[GIVEN INFORMATION]

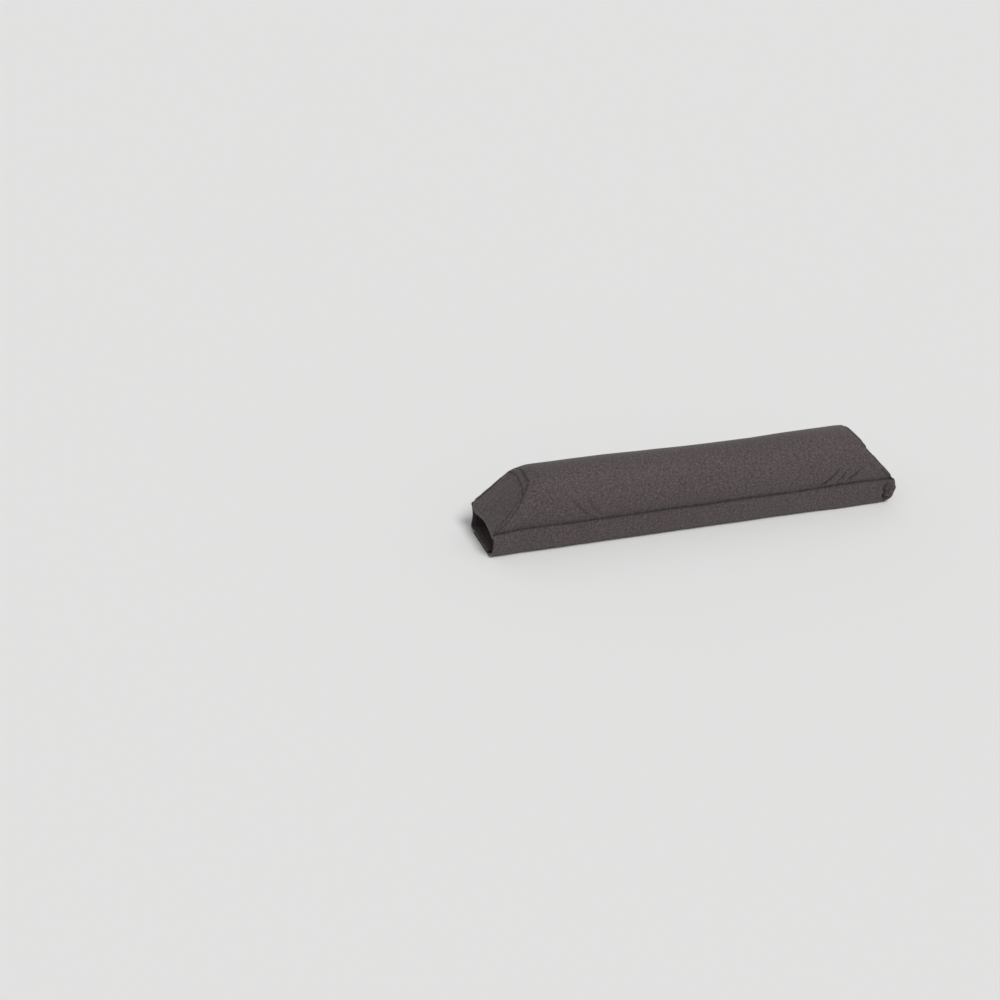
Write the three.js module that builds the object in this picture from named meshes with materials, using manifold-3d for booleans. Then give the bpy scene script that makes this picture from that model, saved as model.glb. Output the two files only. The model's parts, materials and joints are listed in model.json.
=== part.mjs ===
// A roof rack pad, in millimetres, with +Z up. A long foam block in a sewn cloth pocket lies along one flat
// slat of a roof rack. Two cloth flaps hang from the pocket's base seams, wrap round the slat and close under
// it with hook and loop tape. The slat itself isn't part of the pad, so the sleeve is open from end to end.
// X runs along the slat, -Y is the front, and the origin is the middle of the underside.
import * as THREE from "three";
import { mergeVertices } from "three/addons/utils/BufferGeometryUtils.js";
import Module from "manifold-3d";

const wasm = await Module();
wasm.setup();

// The slat that the pad wraps, and the play that it has in the sleeve.
const slatWidth = 80;
const slatHeight = 21;
const slatSidePlay = 0.5;
const slatTopPlay = 0.3;

// Cloth and sewing.
const cloth = 0.8;
const layerGap = 0.3;
const seamAllowance = 8;
const hemWidth = 10;

// The pocket, with its heights measured from the slat's top.
const padLength = 600;
const seamOverhang = 3;
const bellyBulge = 1.5;
const seatInset = 10;
const bellyRise = 22;
const seamRise = 11;
const crownRise = 77;
const crownFullness = 0.72;
const endLean = 60;
const endTuck = 2.5;
const endBow = 6;

// The flaps and their closure under the slat.
const flapProud = 0.9;
const flapCornerRadius = 2.2;
const freeEdgeInset = 12;
const tapeEdge = 2;
const tapeInset = 4;
const tapeEndMargin = 20;
const hookThickness = 1.2;
const loopThickness = 1.4;

// Widths that follow.
const seamWidth = slatWidth + 2 * seamOverhang;
const bellyWidth = seamWidth + 2 * bellyBulge;
const seatWidth = seamWidth - 2 * seatInset;
const freeEdge = slatWidth / 2 - freeEdgeInset;

// How finely the round stretches are drawn.
const foldSteps = 4;
const cornerSteps = 6;
const sideSteps = 5;
const shoulderSteps = 18;
const seatCurveSteps = 8;
const bowSteps = 24;

// How far a solid that is used to cut reaches past what it cuts.
const cutMargin = 10;

const layer = cloth + layerGap;

// Heights, from the lowest cloth up.
const hookZ = cloth + layerGap;
const loopZ = hookZ + hookThickness + layerGap;
const rearRunZ = loopZ + loopThickness + layerGap;
const slatBottomZ = rearRunZ + 2 * cloth + layerGap;
const slatTopZ = slatBottomZ + slatHeight;
const seatZ = slatTopZ + slatTopPlay;
const seamZ = slatTopZ + seamRise;
const crownZ = slatTopZ + crownRise;

const halfLength = padLength / 2;
const rowX = new THREE.Vector3(1, 0, 0);
const rowY = new THREE.Vector3(0, 1, 0);
const rowZ = new THREE.Vector3(0, 0, 1);
const alongX = new THREE.Matrix4().makeBasis(rowY, rowZ, rowX);
const alongY = new THREE.Matrix4().makeBasis(rowX, rowZ, rowY.clone().negate());
const at = (x, y) => new THREE.Vector2(x, y);

const clothMaterial = new THREE.MeshStandardMaterial({ color: 0x534c4b, roughness: 0.85, metalness: 0 });
const foamMaterial = new THREE.MeshStandardMaterial({ color: 0xc9c8c4, roughness: 0.95, metalness: 0 });
const tapeMaterial = new THREE.MeshStandardMaterial({ color: 0x232223, roughness: 0.8, metalness: 0 });

// A closed geometry as a solid that can be cut and joined.
function toSolid(geometry) {
  const bare = geometry.clone();
  bare.deleteAttribute("normal");
  bare.deleteAttribute("uv");
  const merged = mergeVertices(bare, 1e-4);
  const vertProperties = new Float32Array(merged.attributes.position.array);
  const triVerts = new Uint32Array(merged.index.array);
  return new wasm.Manifold(new wasm.Mesh({ numProp: 3, vertProperties, triVerts }));
}

function toMesh(name, solid, material) {
  const { vertProperties, triVerts } = solid.getMesh();
  const indexed = new THREE.BufferGeometry();
  indexed.setAttribute("position", new THREE.BufferAttribute(vertProperties, 3));
  indexed.setIndex(new THREE.BufferAttribute(triVerts, 1));
  const geometry = indexed.toNonIndexed();
  geometry.computeVertexNormals();
  const mesh = new THREE.Mesh(geometry, material);
  mesh.name = name;
  return mesh;
}

// A section in Y and Z, run along the pad between two stations.
function runAlong(outline, fromX, toX) {
  const options = { depth: toX - fromX, bevelEnabled: false };
  const run = new THREE.ExtrudeGeometry(new THREE.Shape(outline), options);
  return toSolid(run.translate(0, 0, fromX).applyMatrix4(alongX));
}

// How far the end panel is drawn in at its foot, most in the middle of its width and none from the seam up.
function footBow(y, z) {
  const across = Math.max(0, 1 - (2 * y / seatWidth) ** 2);
  const below = THREE.MathUtils.clamp((seamZ - z) / (seamZ - seatZ), 0, 1);
  return endBow * across * below;
}

// A side view in X and Z, run across the pad, with its ends bowed as the end panels are.
function runAcross(outline) {
  const width = bellyWidth + 2 * cutMargin;
  const options = { depth: width, steps: bowSteps, bevelEnabled: false };
  const run = new THREE.ExtrudeGeometry(new THREE.Shape(outline), options);
  run.translate(0, 0, -width / 2).applyMatrix4(alongY);
  const { position } = run.attributes;
  for (let i = 0; i < position.count; i++) {
    const x = position.getX(i);
    position.setX(i, x - Math.sign(x) * footBow(position.getY(i), position.getZ(i)));
  }
  return toSolid(run);
}

// The line at a distance to the left of a line of points, with mitred corners.
function offsetLine(points, distance) {
  const left = (a, b) => at(a.y - b.y, b.x - a.x).normalize();
  return points.map((point, i) => {
    const before = left(points[Math.max(i - 1, 0)], points[Math.max(i, 1)]);
    const after = left(points[Math.min(i, points.length - 2)], points[Math.min(i + 1, points.length - 1)]);
    const mitre = before.clone().add(after).normalize();
    return mitre.multiplyScalar(distance / mitre.dot(before)).add(point);
  });
}

// The outline of a band that lies from one distance to another to the left of a line.
function bandOutline(line, from, to) {
  return [...offsetLine(line, to), ...offsetLine(line, from).reverse()];
}

// The outline of a strip of cloth, from its centreline.
function clothOutline(centreline) {
  return bandOutline(centreline, -cloth / 2, cloth / 2);
}

const mirrored = (points) => points.map((p) => at(-p.x, p.y)).reverse();
const bezier = (a, b, c, d, steps) => new THREE.CubicBezierCurve(a, b, c, d).getPoints(steps);
const quadratic = (a, b, c, steps) => new THREE.QuadraticBezierCurve(a, b, c).getPoints(steps);

function arc(centre, radius, fromDegrees, toDegrees, steps) {
  return Array.from({ length: steps + 1 }, (_, i) => {
    const angle = THREE.MathUtils.degToRad(THREE.MathUtils.lerp(fromDegrees, toDegrees, i / steps));
    return at(centre.x + radius * Math.cos(angle), centre.y + radius * Math.sin(angle));
  });
}

// The pocket's outer face in section, from the front base seam over the crown to the rear one.
const coverFold = layer / 2;
const coverFootZ = seamZ + cloth / 2 + coverFold;

function pocketFace() {
  const seam = at(-seamWidth / 2, coverFootZ);
  const belly = at(-bellyWidth / 2, slatTopZ + bellyRise);
  const crown = at(0, crownZ);
  const bellyPull = at(belly.x, (seam.y + belly.y) / 2);
  const shoulderPull = at(belly.x, THREE.MathUtils.lerp(belly.y, crown.y, crownFullness));
  const crownPull = at(belly.x * crownFullness, crown.y);
  const side = quadratic(seam, bellyPull, belly, sideSteps);
  const shoulder = bezier(belly, shoulderPull, crownPull, crown, shoulderSteps);
  const half = [...side, ...shoulder.slice(1)];
  return [...half, ...mirrored(half).slice(1)];
}

// The outer cover: its face, and at each base seam a fold and the allowance turned up inside.
function coverSection() {
  const face = offsetLine(pocketFace(), -cloth / 2);
  const centre = at(face[0].x + coverFold, coverFootZ);
  const fold = arc(centre, coverFold, 360, 180, 2 * foldSteps);
  const allowanceTop = at(fold[0].x, seamZ + seamAllowance);
  const front = [allowanceTop, ...fold];
  return clothOutline([...front, ...face.slice(1, -1), ...mirrored(front)]);
}

// Inside the cover's own allowance lie the flap's and then the base panel's.
const allowanceY = (count) => -(seamWidth / 2 - cloth / 2 - count * layer);

// The base panel's centreline, from the front allowance's top down to the seat and across to the rear one.
function baseLine() {
  const side = allowanceY(3);
  const turnZ = seamZ - 2 * layer;
  const seatEdge = at(-seatWidth / 2, seatZ + cloth / 2);
  const curve = quadratic(at(side, turnZ), at(side, seatEdge.y), seatEdge, seatCurveSteps);
  const half = [at(side, seamZ + seamAllowance), ...curve];
  return [...half, ...mirrored(half)];
}

// The sewn end of a flap's centreline, as the front one lies: down between the allowances and out.
function sewnLine() {
  const turn = 0.75 * cloth;
  const tail = allowanceY(2);
  const exitZ = seamZ - layerGap - cloth / 2;
  const top = -(seamWidth / 2 + flapProud - cloth / 2);
  return [
    at(tail, seamZ + seamAllowance),
    ...arc(at(tail - turn, exitZ + turn), turn, 0, -90, foldSteps),
    ...arc(at(top + turn, exitZ - turn), turn, 90, 180, foldSteps),
  ];
}

// The rest of it: down the slat's side, round its lower corner and on to the free edge.
function cornerLine() {
  const foot = -(slatWidth / 2 + slatSidePlay + 1.5 * cloth);
  const cornerZ = rearRunZ + cloth / 2 + flapCornerRadius;
  return arc(at(foot + flapCornerRadius, cornerZ), flapCornerRadius, 180, 270, cornerSteps);
}

// The rear flap runs straight across under the slat. The front one drops under the tapes on the way.
function rearRun() {
  return [at(freeEdge, rearRunZ + cloth / 2)];
}

function frontRun() {
  const corner = cornerLine().at(-1);
  const landing = at(-freeEdge, cloth / 2);
  const middle = (corner.x + landing.x) / 2;
  const ramp = bezier(corner, at(middle, corner.y), at(middle, landing.y), landing, cornerSteps);
  return [...ramp.slice(1), at(freeEdge, cloth / 2)];
}

// The pocket's side view, drawn in by an inset from its outer face.
function sideView(inset) {
  const lean = endLean / (crownZ - seamZ);
  const slopeInset = inset * Math.hypot(1, lean);
  const foot = at(halfLength - endTuck - inset, seatZ);
  const seam = at(halfLength - slopeInset, seamZ);
  const top = at(halfLength - slopeInset - lean * (crownZ - seamZ + cutMargin), crownZ + cutMargin);
  return { foot, seam, top };
}

// Everything within the end panels' outer faces, or further in by the inset.
function pocketRoom(inset) {
  const { foot, seam, top } = sideView(inset);
  const below = at(foot.x, foot.y - cutMargin);
  const right = [below, foot, seam, top];
  return runAcross([...right, ...mirrored(right)]);
}

// What lies inside the cover, down to the base panel's underside: the end panels are cut to this.
function pocketBore(clearance) {
  const face = offsetLine(pocketFace(), -(cloth + layerGap - clearance));
  const base = baseLine();
  const underside = offsetLine(base.slice(1, -1), -(cloth / 2 + clearance)).reverse();
  return runAlong([...face, ...underside], -halfLength - cutMargin, halfLength + cutMargin);
}

// A sheet over both ends of the pocket.
function endSheets() {
  return pocketRoom(0).subtract(pocketRoom(cloth)).intersect(pocketBore(0));
}

// The room of the end panels and what lies beyond them, which the cover and the flaps stay clear of.
function endRoom() {
  return pocketBore(layerGap).subtract(pocketRoom(layer));
}

function halfSpace(side) {
  const size = 2 * padLength;
  return toSolid(new THREE.BoxGeometry(size, size, size).translate(side * size / 2, 0, 0));
}

function endPanel(name, side) {
  return toMesh(name, endSheets().intersect(halfSpace(side)), clothMaterial);
}

function topCover() {
  const run = runAlong(coverSection(), -halfLength, halfLength);
  return toMesh("top_cover", run.intersect(pocketRoom(0)).subtract(endRoom()), clothMaterial);
}

function basePanel() {
  const run = runAlong(clothOutline(baseLine()), -halfLength, halfLength);
  return toMesh("base_panel", run.intersect(pocketRoom(layer)), clothMaterial);
}

// A flap as the front one lies, with a hem turned in at each end.
function flap(name, run) {
  const hanging = [...cornerLine(), ...run];
  const sheet = runAlong(clothOutline([...sewnLine(), ...hanging]), -halfLength, halfLength);
  const hem = bandOutline(hanging, 0, 1.5 * cloth);
  const leftHem = runAlong(hem, -halfLength, hemWidth - halfLength);
  const rightHem = runAlong(hem, halfLength - hemWidth, halfLength);
  return toMesh(name, sheet.subtract(endRoom()).add(leftHem).add(rightHem), clothMaterial);
}

function rearFlap() {
  const mesh = flap("rear_flap", rearRun());
  mesh.rotation.z = Math.PI;
  return mesh;
}

// The foam block fills the pocket, and the seam allowances dent it.
function foamCore() {
  const face = offsetLine(pocketFace(), -layer);
  const inside = offsetLine(baseLine(), cloth / 2 + layerGap);
  const notchTop = at(inside[0].x, seamZ + seamAllowance + layerGap);
  const above = face.filter((p) => p.y > notchTop.y);
  const below = inside.slice(1, -1).reverse();
  const outline = [...above, at(-notchTop.x, notchTop.y), ...below, notchTop];
  const run = runAlong(outline, -halfLength, halfLength);
  return toMesh("foam_core", run.intersect(pocketRoom(layer)), foamMaterial);
}

function tape(name, z, thickness, fromY, toY) {
  const box = new THREE.BoxGeometry(padLength - 2 * tapeEndMargin, toY - fromY, thickness);
  const mesh = new THREE.Mesh(box, tapeMaterial);
  mesh.name = name;
  mesh.position.set(0, (fromY + toY) / 2, z + thickness / 2);
  return mesh;
}

// Each tape is sewn near its own flap's free edge.
const tapeFar = freeEdge - tapeEdge;
const tapeNear = tapeInset - freeEdge;
const pad = new THREE.Group();
pad.add(
  foamCore(),
  topCover(),
  endPanel("end_panel_left", -1),
  endPanel("end_panel_right", 1),
  basePanel(),
  flap("front_flap", frontRun()),
  rearFlap(),
  tape("hook_strip", hookZ, hookThickness, tapeNear, tapeFar),
  tape("loop_strip", loopZ, loopThickness, -tapeFar, -tapeNear),
);

export default pad;
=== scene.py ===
"""Dresses a roof rack pad: a foam block in a sewn cloth pocket, over a sleeve that two flaps close.

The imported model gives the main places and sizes. The pocket's panels are one mesh of even squares, which
the cloth simulation blows up against its held seams. Seams, ridges and folds are then worked into it, and
it is cut along its seams into the cover, the two ends and the base.
"""

import itertools
import json
import math

import bpy
import numpy as np
from bpy.props import FloatProperty, FloatVectorProperty, IntProperty, PointerProperty
from bpy.types import Operator, Panel, PropertyGroup
from mathutils import Matrix, Vector


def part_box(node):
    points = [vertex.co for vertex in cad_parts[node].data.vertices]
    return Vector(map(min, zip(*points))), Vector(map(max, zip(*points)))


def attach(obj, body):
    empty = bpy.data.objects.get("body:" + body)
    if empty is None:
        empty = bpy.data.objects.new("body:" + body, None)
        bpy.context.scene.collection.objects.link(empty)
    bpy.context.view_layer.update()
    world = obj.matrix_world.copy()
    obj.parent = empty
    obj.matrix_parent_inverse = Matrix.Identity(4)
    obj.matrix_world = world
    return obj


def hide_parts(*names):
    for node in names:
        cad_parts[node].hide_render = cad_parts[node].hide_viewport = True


bl_info = {
    "name": "Roof rack pad",
    "version": (1, 0, 0),
    "blender": (4, 5, 0),
    "location": "3D View > Sidebar > Rack Pad",
    "description": "Builds the cloth, foam and stitching of a roof rack pad round its packed model",
    "category": "Object",
}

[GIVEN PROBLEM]
Extract the run of lines that opens with the line containing "flap's free edge." and closes with the line containing "two flaps close."; reproduce it exactly and add nothing.

[FINISHED ANSWER]
// Each tape is sewn near its own flap's free edge.
const tapeFar = freeEdge - tapeEdge;
const tapeNear = tapeInset - freeEdge;
const pad = new THREE.Group();
pad.add(
  foamCore(),
  topCover(),
  endPanel("end_panel_left", -1),
  endPanel("end_panel_right", 1),
  basePanel(),
  flap("front_flap", frontRun()),
  rearFlap(),
  tape("hook_strip", hookZ, hookThickness, tapeNear, tapeFar),
  tape("loop_strip", loopZ, loopThickness, -tapeFar, -tapeNear),
);

export default pad;
=== scene.py ===
"""Dresses a roof rack pad: a foam block in a sewn cloth pocket, over a sleeve that two flaps close.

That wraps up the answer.